> [Problem details]
Copy every line, exactly and only, from the line containing "shown = obj.evaluated_get(depsgraph)" to the line containing "in imported if", both lines included.

───

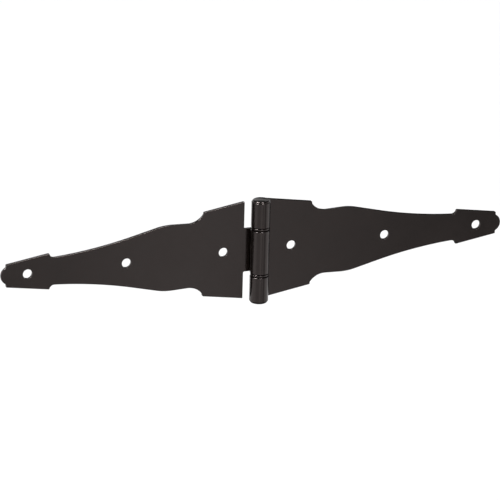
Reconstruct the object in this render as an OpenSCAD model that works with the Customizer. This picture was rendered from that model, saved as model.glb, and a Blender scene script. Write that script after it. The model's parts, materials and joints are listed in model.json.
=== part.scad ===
// Ornamental strap hinge: two spear-ended straps with rolled eyes, on one pin headed at both ends.
// The frame strap carries the two outer knuckles, the door strap the middle one, and a thin
// washer sits in each joint of the barrel. All sizes are in millimetres.
//
// +Z runs up the pin, +X along the frame strap, and +Y into the wood that the straps are
// screwed to. The origin is on the pin's axis, halfway up the barrel. The hinge is drawn open flat.

/* [Barrel and pin] */
// Thickness of the strap steel
sheet_t = 2.5; // [2:0.1:3]
// Diameter of the pin's shank
pin_d = 9.3; // [8.5:0.1:10]
// Radial running clearance of the pin in the eyes
pin_clearance = 0.05; // [0.02:0.01:0.1]
// Length of the barrel, over both outer knuckles
barrel_len = 78; // [77:0.5:79]
// Length of the middle knuckle
middle_len = 34; // [28:1:40]
// Thickness of each washer between two knuckles
washer_t = 1.7; // [1:0.1:2.5]
// How far each washer's rim sits below the barrel's surface
washer_inset = 0.3; // [0:0.1:1]
// Gap between a washer and the knuckle on each side of it
side_gap = 0.4; // [0.15:0.05:0.5]
// Gap between the outer corner of the rolled end and the strap's face
seam_gap = 0.5; // [0.3:0.1:1]
// Diameter of the pin's heads
head_d = 13.4; // [11:0.1:14]
// Thickness of the pin's heads
head_t = 1.7; // [1.6:0.1:2.5]
// Radius round the rim of each head
head_rim_r = 1.5; // [0.3:0.1:1.6]

/* [Strap outline] */
// Reach of each strap, from the pin's axis to its nose
reach = 200; // [199:0.5:202]
// Distance from the pin's axis to the straight edge beside the barrel
root_x = 11; // [10:0.5:13]
// Width of the strap at that edge
root_w = 76.4; // [75:0.2:77]
// Distance from the pin's axis to the bottom of the frame strap's notch, beside the middle eye
notch_x = 9.4; // [9:0.1:9.6]
// Distance from the pin's axis to the shoulder
shoulder_x = 43.2; // [42:0.2:45]
// Width of the strap at the shoulder
shoulder_w = 66; // [64:1:68]
// Radius of the cove under the shoulder
cove_r = 14; // [13:0.5:15]
// Distance from the pin's axis to the bottom of the cove
cove_x = 54.8; // [54:0.2:56]
// Width of the strap at the bottom of the cove
cove_w = 50.4; // [49:0.2:52]
// Distance from the pin's axis to where the two sides of the swell would meet
swell_x = 73.6; // [72:0.2:75]
// Width of the strap between those two meeting points
swell_w = 51.8; // [51:0.2:53]
// Radius that rounds the swell
swell_r = 45; // [30:1:60]
// Distance from the pin's axis to where the straight taper runs into the long hollow
hollow_x = 98.5; // [96:0.5:101]
// Width of the strap there
hollow_w = 39.6; // [39:0.2:40.2]
// Distance from the pin's axis to the narrowest place
neck_x = 159.2; // [158:0.2:160]
// Width of the strap at the narrowest place
neck_w = 21.1; // [20:0.1:22]
// Radius of the hook between the narrowest place and the spear
neck_r = 3.7; // [3.4:0.1:3.8]
// Width of the spear at its back, where the hook ends
spear_w = 27.8; // [26:0.2:28.4]
// Distance from the pin's axis to the front of the spear
spear_end_x = 196; // [194:0.5:197]
// Width of the spear at its front
spear_end_w = 17.4; // [14.4:0.2:20]
// Radius of the round nose
nose_r = 7; // [5.5:0.1:7.2]
// Radius in the corners of the notches beside the eyes
notch_r = 1; // [0.5:0.1:2]

/* [Screw holes] */
// Diameter of each screw hole
hole_d = 7.1; // [5:0.1:9]
// Distance from the pin's axis to the first hole
first_hole_x = 27.2; // [24:0.2:30]
// Spacing of the holes
hole_pitch = 76.2; // [75:0.1:77]
// Number of holes in each strap
hole_count = 3; // [1:1:3]

/* [Hidden] */
$fn = 96;
strap_colour = [0.10, 0.09, 0.085];
pin_colour = [0.13, 0.12, 0.115];
washer_colour = [0.16, 0.15, 0.145];
hollow_fn = 720;                                   // facets on the hollow's very large circle
overlap = 1;                                       // how far one shape runs into or past the next
run_in = 0.05;                                     // the hollow meets the hook this far above its foot
pin_r = pin_d / 2;
eye_r = pin_r + pin_clearance;                     // inside of every rolled eye
barrel_r = eye_r + sheet_t;                        // outside of every rolled eye
washer_r = barrel_r - washer_inset;
washer_bore_r = pin_r + 0.08;                      // loose enough for a washer to turn freely
back_y = barrel_r;                                 // the straps' backs are tangent to the barrel
face_y = back_y - sheet_t;                         // the straps' faces are tangent to the eyes
end_angle = acos((face_y - seam_gap) / barrel_r);  // from +Y round to the roll's end
outer_start = middle_len / 2 + washer_t + 2 * side_gap;
outer_len = barrel_len / 2 - outer_start;
washer_mid = middle_len / 2 + side_gap + washer_t / 2;
body_slope = (root_w - shoulder_w) / 2 / (shoulder_x - root_x);
barrel_edge_x = root_x - (barrel_len - root_w) / 2 / body_slope;

// Radius of the circle that touches a line at p, whose unit normal is given, and passes through q
function tangent_radius(p, normal, q) = (q - p) * (q - p) / (2 * (q - p) * normal);

// What to cut from the corner at p, between the lines from a and to b, to leave an arc of radius r
module corner_waste(a, p, b, r) {
    in_angle = atan2(p.y - a.y, p.x - a.x);
    turn = atan2(b.y - p.y, b.x - p.x) - in_angle;
    tangent = r * tan(abs(turn) / 2);
    start = p - tangent * [cos(in_angle), sin(in_angle)];
    finish = p + tangent * [cos(in_angle + turn), sin(in_angle + turn)];
    centre = start + r * [sin(in_angle), -cos(in_angle)];
    beyond = p + (p - centre) / norm(p - centre);
    difference() {
        polygon([start, beyond, finish]);
        translate(centre) circle(r = r);
    }
}

// The wide plate beside the barrel: upper half, from the root to the shoulder
module body_half() {
    polygon([[root_x, 0], [root_x, root_w / 2], [shoulder_x, shoulder_w / 2], [shoulder_x, 0]]);
}

// The tapering strap: upper half, with its cove, swell and long hollow
module taper_half() {
    shoulder = [shoulder_x, shoulder_w / 2];
    cove = [cove_x, cove_w / 2];
    swell = [swell_x, swell_w / 2];
    hollow = [hollow_x, hollow_w / 2];
    neck = [neck_x, neck_w / 2 + run_in];
    fall = atan2(swell.y - hollow.y, hollow.x - swell.x);
    normal = [sin(fall), cos(fall)];
    hollow_r = tangent_radius(hollow, normal, neck);
    difference() {
        polygon([
            [shoulder_x, 0], shoulder, cove, swell, hollow,
            neck + [overlap, overlap / 2], [neck_x + overlap, 0],
        ]);
        translate(cove + [0, cove_r]) circle(r = cove_r);
        corner_waste(cove, swell, hollow, swell_r);
        translate(hollow + hollow_r * normal) circle(r = hollow_r, $fn = hollow_fn);
    }
}

// The spear: upper half, from the narrowest place to its front
module spear_half() {
    neck = [neck_x, neck_w / 2];
    back = [neck_x + neck_r, spear_w / 2];
    front = [spear_end_x, spear_end_w / 2];
    above_neck = back + (back - front) * neck_r / (front.x - back.x);
    difference() {
        polygon([[neck_x, 0], above_neck, front, [spear_end_x, 0]]);
        translate(neck + [0, neck_r]) circle(r = neck_r);
    }
}

// The strap's outline from the root edge to the nose
module strap_outline() {
    for (side = [0, 1]) mirror([0, side]) {
        body_half();
        taper_half();
        spear_half();
    }
    translate([reach - nose_r, 0]) circle(r = nose_r);
}

// A round fillet that fills the square corner at p; quadrant gives the open side, as signs
module fillet(p, quadrant) {
    translate(p) scale([quadrant.x, quadrant.y]) difference() {
        translate([-overlap, -overlap]) square(notch_r + overlap);
        translate([notch_r, notch_r]) circle(r = notch_r);
    }
}

// The neck that joins the plate to the middle eye
module middle_neck() {
    half = middle_len / 2;
    translate([0, -half]) square([root_x, middle_len]);
    for (s = [-1, 1]) fillet([root_x, s * half], [-1, s]);
}

// The two necks that join the plate to the outer eyes, and the bottom of the notch between them
module outer_necks() {
    top = barrel_len / 2;
    translate([notch_x, -outer_start]) square([root_x - notch_x, 2 * outer_start]);
    for (s = [-1, 1]) {
        scale([1, s]) polygon([
            [0, outer_start],
            [root_x, outer_start],
            [root_x, root_w / 2],
            [barrel_edge_x, top],
            [0, top],
        ]);
        fillet([notch_x, s * outer_start], [-1, -s]);
    }
}

// Drills for the screw holes, right through the sheet
module screw_holes() {
    for (i = [0 : hole_count - 1])
        translate([first_hole_x + i * hole_pitch, back_y + overlap, 0])
            rotate([90, 0, 0]) cylinder(d = hole_d, h = sheet_t + 2 * overlap);
}

// A rolled eye of the given length, with its lower end at z: the strap's end curled round the pin.
// The end was sheared square to the sheet, so a narrow wedge stays open between it and the face.
module eye(z, length) {
    translate([0, 0, z]) linear_extrude(height = length) difference() {
        circle(r = barrel_r);
        circle(r = eye_r);
        polygon([[0, 0], [face_y * tan(end_angle), face_y], [0, face_y]]);
    }
}

// A flat strap on +X, with its necks given as a child; the bore is cleared through them
module plate() {
    difference() {
        translate([0, back_y, 0]) rotate([90, 0, 0]) linear_extrude(height = sheet_t) {
            strap_outline();
            children();
        }
        screw_holes();
    }
}

module frame_strap() {
    color(strap_colour) {
        plate() outer_necks();
        eye(outer_start, outer_len);
        eye(-outer_start - outer_len, outer_len);
    }
}

module door_strap() {
    color(strap_colour) mirror([1, 0, 0]) {
        plate() middle_neck();
        eye(-middle_len / 2, middle_len);
    }
}

// Half section of the pin's upper half, turned about Z: the shank and its button head
module pin_section() {
    seat = barrel_len / 2;
    square([pin_r, seat + head_t / 2]);
    translate([0, seat]) square([head_d / 2, head_t - head_rim_r]);
    translate([0, seat]) square([head_d / 2 - head_rim_r, head_t]);
    intersection() {
        translate([head_d / 2 - head_rim_r, seat + head_t - head_rim_r]) circle(r = head_rim_r);
        translate([0, seat]) square([head_d / 2, head_t]);
    }
}

module hinge_pin() {
    color(pin_colour) for (side = [0, 1])
        mirror([0, 0, side]) rotate_extrude() pin_section();
}

// A washer with its middle at height z
module washer(z) {
    color(washer_colour) translate([0, 0, z - washer_t / 2]) difference() {
        cylinder(r = washer_r, h = washer_t);
        translate([0, 0, -overlap]) cylinder(r = washer_bore_r, h = washer_t + 2 * overlap);
    }
}

module upper_washer() { washer(washer_mid); }
module lower_washer() { washer(-washer_mid); }

frame_strap();
door_strap();
hinge_pin();
upper_washer();
lower_washer();
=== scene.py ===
import cmath
import json
import math

import bmesh
import bpy
from mathutils import Matrix, Vector


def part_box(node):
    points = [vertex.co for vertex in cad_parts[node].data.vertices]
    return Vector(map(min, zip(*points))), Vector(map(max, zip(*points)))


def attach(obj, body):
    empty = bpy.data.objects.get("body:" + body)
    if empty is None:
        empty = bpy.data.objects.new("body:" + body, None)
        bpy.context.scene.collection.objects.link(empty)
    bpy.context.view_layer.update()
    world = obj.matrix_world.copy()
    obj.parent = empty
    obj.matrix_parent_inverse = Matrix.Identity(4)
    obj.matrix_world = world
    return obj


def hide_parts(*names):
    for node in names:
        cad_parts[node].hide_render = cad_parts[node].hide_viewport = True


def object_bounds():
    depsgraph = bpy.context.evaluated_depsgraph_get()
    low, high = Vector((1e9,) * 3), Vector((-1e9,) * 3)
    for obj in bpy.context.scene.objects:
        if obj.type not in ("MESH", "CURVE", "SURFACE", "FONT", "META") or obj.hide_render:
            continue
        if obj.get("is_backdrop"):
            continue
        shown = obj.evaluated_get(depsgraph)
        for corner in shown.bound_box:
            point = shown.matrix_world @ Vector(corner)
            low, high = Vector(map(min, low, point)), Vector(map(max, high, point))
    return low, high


# The looks of an ornamental strap hinge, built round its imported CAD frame, in metres.
# +Z runs up the pin, +X along the frame strap, and +Y into the wood behind the straps.
# Each strap is made as the real one is: a flat blank is cut out with its edges softened, and
# its necks are then rolled round the pin. The pin and the washers are turned.

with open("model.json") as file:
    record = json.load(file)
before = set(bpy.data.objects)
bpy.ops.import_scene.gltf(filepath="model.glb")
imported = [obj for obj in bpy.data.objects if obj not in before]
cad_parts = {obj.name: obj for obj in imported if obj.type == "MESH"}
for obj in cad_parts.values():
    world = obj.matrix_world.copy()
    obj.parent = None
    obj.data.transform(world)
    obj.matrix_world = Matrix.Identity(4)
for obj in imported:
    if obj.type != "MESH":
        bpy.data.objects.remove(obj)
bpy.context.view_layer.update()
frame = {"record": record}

MM = 0.001

# ---------------------------------------------------------------- sizes that the frame gives
strap_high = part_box("frame_strap")[1]
door_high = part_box("door_strap")[1]
pin_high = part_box("hinge_pin")[1]
washer_low, washer_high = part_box("upper_washer")
mounts = {mount["name"]: mount for mount in frame["record"]["mounts"]}
screws = mounts["frame_strap_near_screws"]

REACH = strap_high.x                                  # pin's axis to nose
BARREL_R = strap_high.y                               # the backs are tangent to the barrel
BARREL_TOP = strap_high.z
SHEET = 2 * (BARREL_R - screws["pos_m"][1])           # the pattern's centre is at mid-thickness
EYE_R = BARREL_R - SHEET                              # also the height of the straps' faces
HOLE_R = screws["dims"]["hole_r_mm"] * MM
HOLE_PITCH = screws["dims"]["spacing_x_mm"] * MM
FIRST_HOLE_X = screws["pos_m"][0] - HOLE_PITCH / 2
HOLE_COUNT = 3                                        # the near and far pairs share the middle one

# ---------------------------------------------------------------- the strap's outline
# A point of the outline is a complex number: x along the strap + 1j * z up the pin.
ROOT = 11 * MM + 1j * door_high.z                     # corner beside the barrel
NOTCH_X = 9.4 * MM                                    # bottom of the frame strap's notch
SHOULDER = (43.2 + 33j) * MM
COVE = (54.8 + 25.2j) * MM                            # bottom of the cove
COVE_R = 14 * MM
SWELL = (73.6 + 25.9j) * MM                           # where the two sides of the swell meet
SWELL_R = 45 * MM
HOLLOW = (98.5 + 19.8j) * MM                          # the straight taper ends, the hollow starts
NECK = (159.2 + 10.55j) * MM                          # the narrowest place
HOOK_R = 3.7 * MM
SPEAR_BACK = (162.9 + 13.9j) * MM
SPEAR_FRONT = (196 + 8.7j) * MM
NOSE_R = 7 * MM
NOTCH_SOFT = 1.2 * MM                                 # rounding in the notches beside the eyes
SIDE_GAP = 0.4 * MM                                   # between a washer and a knuckle
SEAM_GAP = 0.5 * MM                                   # between a rolled end and the face
MIDDLE_HALF = washer_low.z - SIDE_GAP                 # half the middle knuckle's length
OUTER_START = washer_high.z + SIDE_GAP                # where the outer knuckles start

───

> [Full response]
        shown = obj.evaluated_get(depsgraph)
        for corner in shown.bound_box:
            point = shown.matrix_world @ Vector(corner)
            low, high = Vector(map(min, low, point)), Vector(map(max, high, point))
    return low, high


# The looks of an ornamental strap hinge, built round its imported CAD frame, in metres.
# +Z runs up the pin, +X along the frame strap, and +Y into the wood behind the straps.
# Each strap is made as the real one is: a flat blank is cut out with its edges softened, and
# its necks are then rolled round the pin. The pin and the washers are turned.

with open("model.json") as file:
    record = json.load(file)
before = set(bpy.data.objects)
bpy.ops.import_scene.gltf(filepath="model.glb")
imported = [obj for obj in bpy.data.objects if obj not in before]
cad_parts = {obj.name: obj for obj in imported if obj.type == "MESH"}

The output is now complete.